February is off to a good start. It began with an 8th grade class that played the heck out of a Monk tune, almost performance-ready in three classes. The focus of this particular group is extraordinary, not the usual swimming upstream against constant kid movement, chatter and xylophone tinkering while I’m talking and the result is that they learn quickly and it sticks. After the last note, I blew them a kiss and said, “You are one remarkable group of kids. With this music behind you, go forth into the day in peace and beauty!” One of them lingered a bit after class and said, in all sincerity, “Thank you. That was really fun.”

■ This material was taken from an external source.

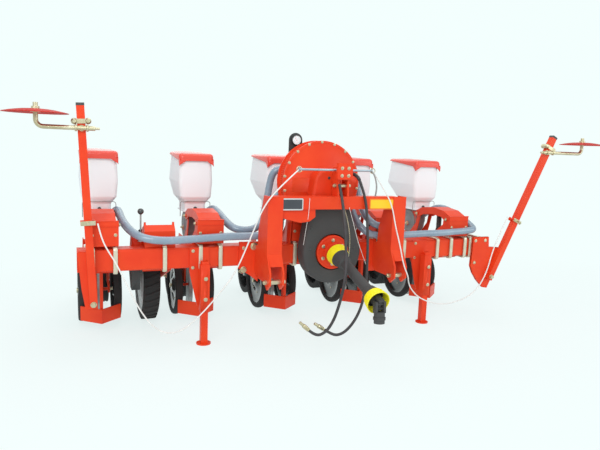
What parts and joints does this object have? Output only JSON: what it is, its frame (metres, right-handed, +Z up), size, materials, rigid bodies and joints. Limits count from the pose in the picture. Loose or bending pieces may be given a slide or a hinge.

Later I had a class of 25 preschoolers playing a stirring version of Roses Are Red on frog woodblocks, triangles and conga drums. A five-year old turned to me on the way out the door and said, “You’re a great music teacher!!” “Why, thank you, “ I replied. “And you’re a great music student!”
And there was the perfect balance between the elder affirming the child for his effort and accomplishment and the child recognizing that it’s proper to also thank the teacher. I grew up in the “children should be seen and not heard” style of child-raising and yes, some sense of being seen by a few key adults occasionally came my way, but it certainly was not high on the adults’ “to-do list.” And so I devoted my life to a school where the children reigned supreme, called us teachers by our first names (and still do), where we didn’t (and still mostly don’t) even have a teacher’s faculty room. I can report back that children indeed feel known and seen and heard and honored and appreciated in our school and ultimately look back at it all with gratitude. Hooray for that! But a little more gratitude and respect for the teacher at each step along the way wouldn’t be a bad thing. In fact, it would be a wonderful thing.
I’m mostly in the camp that respect for the elder is something that is organically grown and earned by the teacher’s relationship with each child. Going through the mere gestures of respect often becomes routine and insincere. But respect is also a cultural value, a practice, an etiquette and something that adults need to inculcate in the children we raise. We certainly could do a better job at my school.
Just yesterday, a middle school class came in and sat on the risers as they do at the beginning of class. Now granted, 8:15 am does not show the 13-year old at his or her peak, but still, when I said “Good morning” to the group, I got a few random samples of a mumbled “good morning” with a hardly a moving lip in sight and no eye contact. So I told them how in many places I travel, the class stands up when the teacher enters and gives an energetic group unison, “Good morning!” to the teacher. So I suggested we try it for practice. I walked out the door and re-entered and they said “Good morning, Mr. Goodkin!” Of course, it was all in play, but may I freely confess? I loved it! It felt great!
Mutual respect and admiration. It's a good idea, easy to say, hard to come by. If you have it in your school, let me in on the secret.